Não sei o que me mantém neste estado. Não sei se foi a visão do Raul trancado fora da casa durante a tempestade, ou se foi segui-lo até a praia. Há quarenta dias vivo dos cuidados alheios, vegetando, paralisada.
Pobre Raul. Sem aviso, sem nenhuma possibilidade de previsão, a vida lhe apresentou o inferno. Raramente se queixava. A dor permanente já era parte de seu dia somente variando na intensidade. Quando sua cabeça estava para estourar, ele saia. Buscava na rua, no ar puro, na escuridão da noite, uma trégua que os remédios já não proporcionavam.
Eu sofria, como sofreria qualquer um, vendo a mente de Raul se desarrumar. Tinha visões, dizia coisas desconexas. Sua cor preferida, azul, estava alucinadamente presente em tudo. Dizia azul a escuridão da noite, o verde das arvores, e até meus olhos castanhos, velhos conhecidos de mais de quarenta anos, azuis...
No inicio eu o corrigia:
- O quarto de nossa filha é rosa, até hoje. Não é azul, meu querido.
Isabela já não morava conosco, mas seu quarto ficara intocado – rosa. Raul, o via azul...
Aos poucos meu estranhamento cessou. O doutor informou que distúrbios de comportamento ocorreriam. Tudo iria se agravar. Sabe como é... A realidade vem – nos atropela. Vem a revolta, e, de mansinho, vem a aceitação. Aceitação do azul, um azul irreal, que junto com a dor, passou a reger as nossas vidas.
Naquela noite, quando o olhei pela janela, a chuva e o vento batiam em seu corpo. Tinha os braços montados sobre a cabeça como querendo protegê-la. Desci as escadas, e fui ao seu encontro procurando aliviar seu desespero.
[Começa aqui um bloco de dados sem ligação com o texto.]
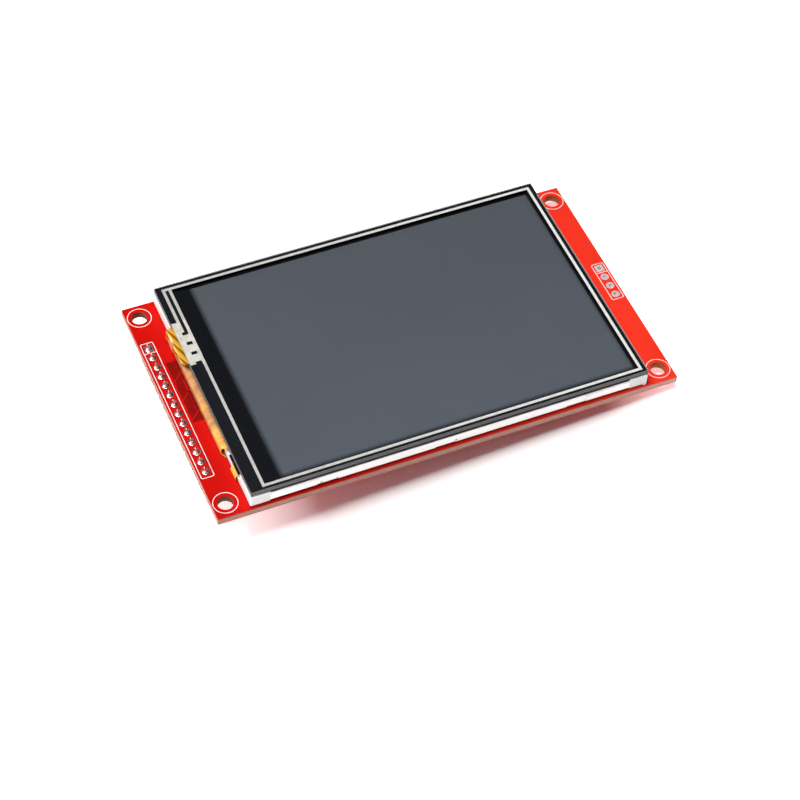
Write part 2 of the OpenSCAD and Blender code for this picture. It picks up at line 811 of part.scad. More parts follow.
// Black insulating rim, cut away where the touch flex is bonded
module touch_spacer() {
    color("black") difference() {
        rim(panel, inset(line_window, -0.05), spacer_z, spacer_t);
        plate([panel[0] - cut, panel[0] + touch_bond + fit_gap / 2, touch_flex_near - fit_gap,
               block_far + fit_gap], spacer_z - cut, spacer_t + 2 * cut);
    }
}

// Silver line round the panel, outer line along the flex end, and the contact block
module silver_tracks() {
    gap_x0 = line_area[0] - silver_gap;
    color("ghostwhite") {
        rim(line_area, line_window, silver_z, silver_t);
        difference() {
            union() {
                plate([outer_line_x, line_area[0] + silver_w, block_near, line_area[3]], silver_z, silver_t);
                plate([panel[0] + 0.1, line_area[0] + silver_w, block_near, block_far], silver_z, silver_t);
            }
            plate([gap_x0, line_area[0], block_far - finger_pitch - 0.5, line_window[3]],
                  silver_z - cut, silver_t + 2 * cut);
            for (i = [1 : 4])
                plate([outer_line_x, line_area[0] - 0.1, block_far - i * finger_pitch - finger_gap,
                       block_far - i * finger_pitch - 0.1], silver_z - cut, silver_t + 2 * cut);
        }
    }
}

module touch_film() {
    color("aliceblue") plate(panel, top_film_z, top_film_t);
}

// Outline of the touch flex seen from the left: wide at the panel, narrow below its shoulder
module touch_flex_outline() {
    top_far = block_far - touch_flex_draw;
    tail_far = touch_tail_near + touch_tail_w;
    polygon([[touch_flex_near, silver_z + cut], [touch_flex_near, spacer_z],
             [touch_tail_near, touch_shoulder_z], [touch_tail_near, -cut], [tail_far, -cut],
             [tail_far, touch_shoulder_z], [top_far, spacer_z], [top_far, silver_z + cut]]);
}

module touch_flex() {
    color("goldenrod") intersection() {
        along_y(touch_flex_near, block_far)
            fold_profile(fold_x, panel[0] + touch_bond, fold_x + touch_flex_run, 0,
                         silver_z, spacer_t, touch_fold_r);
        along_x(fold_x - 5, fold_x + touch_flex_run) touch_flex_outline();
    }
}

// ---- Card socket ----

// Cross-section of the socket's shell: plate, two bends and two side walls
module shell_section() {
    x0 = socket[0];
    x1 = socket[1];
    top = -board_t - 0.1;
    difference() {
        union() {
            translate([x0, socket_z + socket_bend_r]) square([x1 - x0, top - socket_z - socket_bend_r]);
            translate([x0 + socket_bend_r, socket_z]) square([x1 - x0 - 2 * socket_bend_r, top - socket_z]);
            for (x = [x0 + socket_bend_r, x1 - socket_bend_r])
                translate([x, socket_z + socket_bend_r]) circle(socket_bend_r);
        }
        r = socket_bend_r - socket_t;
        translate([x0 + socket_t, socket_z + socket_bend_r]) square([x1 - x0 - 2 * socket_t, socket_h]);
        translate([x0 + socket_bend_r, socket_z + socket_t])
            square([x1 - x0 - 2 * socket_bend_r, socket_h]);
        for (x = [x0 + socket_bend_r, x1 - socket_bend_r])
            translate([x, socket_z + socket_bend_r]) circle(r);
    }
}

// Slot round three sides of a spring tongue in the shell's plate
module tongue_slot(x, y) {
    tongue_w = 2.4;
    tongue_l = 8;
    slot = 0.5;
    rim([x - tongue_w / 2 - slot, x + tongue_w / 2 + slot, y - tongue_l - slot, y + slot],
        [x - tongue_w / 2, x + tongue_w / 2, y - tongue_l - 2 * slot, y], socket_z - cut, 2 * cut);
}

// Solder foot on a side wall, bent outwards onto the board
module shell_foot(x, y, side) {
    foot_l = 2.2;
    foot_w = 1.2;
    plate([min(x, x + side * foot_w), max(x, x + side * foot_w), y - foot_l / 2, y + foot_l / 2],
          -board_t - socket_t, socket_t);
}

module socket_shell() {
    color("silver") difference() {
        union() {
            along_y(socket[2] + 1, socket[3] - 0.2) shell_section();
            for (y = [socket[2] + 3.2, socket[3] - 3.2]) {
                shell_foot(socket[0] + socket_t, y, -1);
                shell_foot(socket[1] - socket_t, y, 1);
            }
        }
        for (x = [socket[0] + 6, socket[1] - 6]) tongue_slot(x, socket[3] - 5);
        // thumb notch in the plate at the mouth
        translate([socket_x, socket[3] + thumb_out, socket_z - cut]) cylinder(r = thumb_r, h = 2 * cut);
    }
}

module socket_body() {
    x0 = socket[0] + socket_t + 0.05;
    x1 = socket[1] - socket_t - 0.05;
    roof = socket_z + socket_t;            // inner face of the shell's plate
    y0 = socket[2];
    y1 = socket[3] - 1.2;
    color("black") difference() {
        union() {
            plate([x0, x1, y0, y1], back_z - socket_floor, socket_floor);
            for (x = [[x0, socket_x - rail_space], [socket_x + rail_space, x1]])
                plate([x[0], x[1], y0 + 1, y1], roof + 0.25, back_z - roof - 0.25);
            for (x = [[x0 + 0.3, socket_x - rail_space], [socket_x + rail_space, x1 - 0.3]])
                plate([x[0], x[1], y0 + 1, y1], roof, back_z - roof);
            plate([x0 + 0.3, x1 - 0.3, y0, y0 + socket_rear], roof, back_z - roof);
        }
        // room for the feet of the shell's walls to bend outwards
        for (y = [y0 + 3.2, socket[3] - 3.2])
            for (x = [x0, x1]) plate([x - 0.3, x + 0.3, y - 1.3, y + 1.3], back_z - socket_t - 0.1, cut);
        // grooves for the contacts, tight in the rear wall and wider in the floor
        at_contacts() {
            plate([-contact_w / 2, contact_w / 2, y0 - cut, y0 + socket_rear + cut],
                  back_z - contact_t - 0.1, cut);
            plate([-groove_w / 2, groove_w / 2, y0 + socket_rear, y0 + socket_rear + contact_reach],
                  back_z - socket_floor - cut, 2 * cut);
        }
    }
}

module at_contacts() {
    for (i = [0 : contact_count - 1])
        translate([socket_x + (i - (contact_count - 1) / 2) * contact_pitch, 0, 0]) children();
}

// Side view of a contact: foot behind the socket, then a beam that rises to a rounded crest
module contact_side() {
    y0 = socket[2] - 1.2;
    y1 = socket[2] + socket_rear;
    y2 = y1 + contact_reach - 2.2;
    y3 = y2 + 1.2;
    z0 = back_z;
    crest = back_z - socket_floor - 0.8;
    t = contact_t;
    polygon([[y0, z0], [y1 + 0.5, z0], [y2, crest], [y3, crest + 0.5], [y3 - 0.1, crest + 0.5 - t],
             [y2, crest - t], [y1 + 0.5, z0 - t], [y0, z0 - t]]);
}

module socket_contacts() {
    color("gold") at_contacts() along_x(-contact_w / 2, contact_w / 2) contact_side();
}

// ---- Chips and chip parts behind the board ----

// Plan of a chip's body, drawn on the back of the board
module chip_body(l, w) {
    difference() {
        plate([-l / 2, l / 2, -w / 2, w / 2], back_z - chip_lift - chip_h, chip_h);
        translate([-l / 2 + 0.8, -w / 2 + 0.8, back_z - chip_lift - chip_h - cut])
            cylinder(d = min(l, w) / 6, h = cut + 0.08);
    }
}

// Gull-wing lead: out of the body's side, down to the board, then flat
module gull_lead(w, wide) {
    mid = back_z - chip_lift - chip_h / 2;
    y = w / 2;
    t = lead_t;
    along_x(-wide / 2, wide / 2) {
        polygon([[y, mid + t / 2], [y + 0.3, mid + t / 2], [y + 0.5, back_z], [y + lead_reach, back_z],
                 [y + lead_reach, back_z - t], [y + 0.5 + t, back_z - t], [y + 0.3 + t, mid - t / 2],
                 [y, mid - t / 2]]);
    }
}

module touch_controller() {
    color("black") translate([chip_pos[0], chip_pos[1], 0]) chip_body(chip_l, chip_w);
}

module controller_leads() {
    color("silver") translate([chip_pos[0], chip_pos[1], 0])
        for (turn = [0, 180], i = [0 : 6 + 1])
            rotate([0, 0, turn]) translate([(i - 3.5) * lead_pitch, 0, 0]) gull_lead(chip_w, lead_w);
}

module voltage_regulator() {
    color("black") translate([regulator_pos[0], regulator_pos[1], 0])
        chip_body(small_chip_l, small_chip_w);
}

module backlight_transistor() {
    color("black") translate([transistor_pos[0], transistor_pos[1], 0])
        chip_body(small_chip_l, small_chip_w);
}

module small_chip_leads() {
    color("silver") for (p = [regulator_pos, transistor_pos]) translate([p[0], p[1], 0]) {
        for (x = [-1, 1] * small_lead_pitch)
            translate([x, 0, 0]) rotate([0, 0, 180]) gull_lead(small_chip_w, small_lead_w);
        gull_lead(small_chip_w, small_lead_w);
    }
}

// Places in rows of chip parts, each row as [x, first y, count]
module at_rows(rows) {
    for (row = rows)
        for (i = [0 : row[2] - 1])
            translate([row[0], row[1] + i * chip_part_pitch, back_z]) children();
}

module chip_part_body(h) {
    half_l = chip_part_l / 2 - end_l;
    plate([-half_l, half_l, -chip_part_w / 2, chip_part_w / 2], -h, h - 0.05);
}

module chip_part_end_pair(h) {
    for (side = [-1, 1]) translate([side * (chip_part_l - end_l) / 2, 0, 0])
        plate([-end_l / 2, end_l / 2, -chip_part_w / 2, chip_part_w / 2], -h, h);
}

module chip_resistors() {
    color("darkslategray") at_rows(resistor_rows) chip_part_body(resistor_h);
}

module chip_capacitors() {
    color("tan") at_rows(capacitor_rows) chip_part_body(capacitor_h);
}

module chip_part_ends() {
    color("silver") {
        at_rows(resistor_rows) chip_part_end_pair(resistor_h);
        at_rows(capacitor_rows) chip_part_end_pair(capacitor_h);
    }
}

circuit_board();
board_print();
header_pads();
header_base();
header_pins();
header_solder();
card_header_pads();
foam_strips();
steel_tray();
reflector_film();
light_guide();
backlight_flex();
backlight_leds();
diffuser_film();
lower_prism_film();
upper_prism_film();
plastic_frame();
rim_tape();
rear_polariser();
tft_glass();
filter_glass();
front_polariser();
driver_chip();
display_flex();
flex_solder();
touch_gasket();
touch_glass();
touch_spacer();
silver_tracks();
touch_film();
touch_flex();
socket_shell();
socket_body();
socket_contacts();
touch_controller();
controller_leads();
voltage_regulator();
backlight_transistor();
small_chip_leads();
chip_resistors();
chip_capacitors();
chip_part_ends();
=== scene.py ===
# Visual model of the tft display module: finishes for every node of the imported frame, with the
# copper tracks, vias, back printing and small solder joints added as meshes.
# Several finishes grow lighter or darker across the module: they hold part of one scene's light.
import json
import math

import bmesh
import bpy
from mathutils import Matrix, Vector


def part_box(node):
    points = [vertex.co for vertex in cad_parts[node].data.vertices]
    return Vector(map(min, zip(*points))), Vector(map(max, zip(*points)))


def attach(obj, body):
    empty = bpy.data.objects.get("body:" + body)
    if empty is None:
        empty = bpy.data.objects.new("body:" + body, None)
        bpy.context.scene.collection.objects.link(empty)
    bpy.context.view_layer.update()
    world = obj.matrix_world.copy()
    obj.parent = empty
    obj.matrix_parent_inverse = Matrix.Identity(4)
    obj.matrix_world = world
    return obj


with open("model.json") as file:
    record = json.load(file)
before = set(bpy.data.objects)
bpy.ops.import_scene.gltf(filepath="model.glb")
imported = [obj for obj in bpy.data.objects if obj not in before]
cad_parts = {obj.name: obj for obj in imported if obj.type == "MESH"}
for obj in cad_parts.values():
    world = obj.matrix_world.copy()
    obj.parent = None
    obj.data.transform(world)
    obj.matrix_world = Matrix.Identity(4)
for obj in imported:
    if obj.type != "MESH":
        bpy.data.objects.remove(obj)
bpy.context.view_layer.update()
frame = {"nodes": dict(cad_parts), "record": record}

NODES = frame["nodes"]
MM = 0.001


# ---- small helpers -------------------------------------------------------------------------

def low(node):
    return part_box(node)[0]


def high(node):
    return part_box(node)[1]


def middle(node):
    return (low(node) + high(node)) / 2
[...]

Raul me apertou contra seu peito molhado. Ficamos em silencio, na chuva, ao vento. Uma estranha sensação de encontro final. Não haveria mais nada que eu pudesse fazer a não ser ajudá-lo na caminhada.
Entramos, e eu providenciei roupas e uma bebida quente. Por um momento ele me pareceu calmo e sem as contrações que as dores lhe causavam. Colocou o meu rosto entre as suas mãos e disse:
- Eu vou.
- Agora?
- Chegou a hora.
- Mas...
- Já conversamos.
Permaneci imóvel enquanto Raul foi ao quarto e voltou com uma mochila vazia presa as costas.
- Por favor, fica mais um pouco. Eu te peço.
- Passei do meu limite. Já conversamos. Me ajude.
- Eu te amo
- Então me ajude.
A claridade da manhã já era suficiente para mostrar a rua esburacada que o levaria até ao mar. Nos abraçamos. Lentamente Raul se desvencilhou de meus braços, me beijou e saiu caminhando com dificuldade. Então havia feito a escolha. Caminhava para o imenso azul do mar.
Instintivamente comecei a segui-lo à distancia para que não me percebesse. Quebrei uma jura, perdi o controle. Um turbilhão de recordações, pensamentos e uma angustia infinita, me acompanhou naquela insólita caminhada.
- Quase morri sem ver o mar – disse
- Querido, você não vai morrer. A operação foi um sucesso. Eles tiraram o tumor - seu cérebro não está comprometido.
- E a biopsia?
- Dez dias.
Quando pisou na areia seu corpo estava vergado com o peso da mochila às costas, agora cheia de pedras catadas a esmo. Sem alterar o passo vacilante, entrou na água. Seguiu seu caminho com crescente dificuldade e determinação. Foi seu último encontro com o amado mar azul.
Vi quando a pequena onda lhe cobriu a cabeça para sempre. Vaguei pela rua ainda deserta. Eu não podia ter aceitado este trato, eu não poderia ter permitido... Não tenho coragem de voltar para casa. Vou ficando neste albergue até que me expulsem. As pessoas são amáveis. É um albergue azul, um azul fechado, marinho.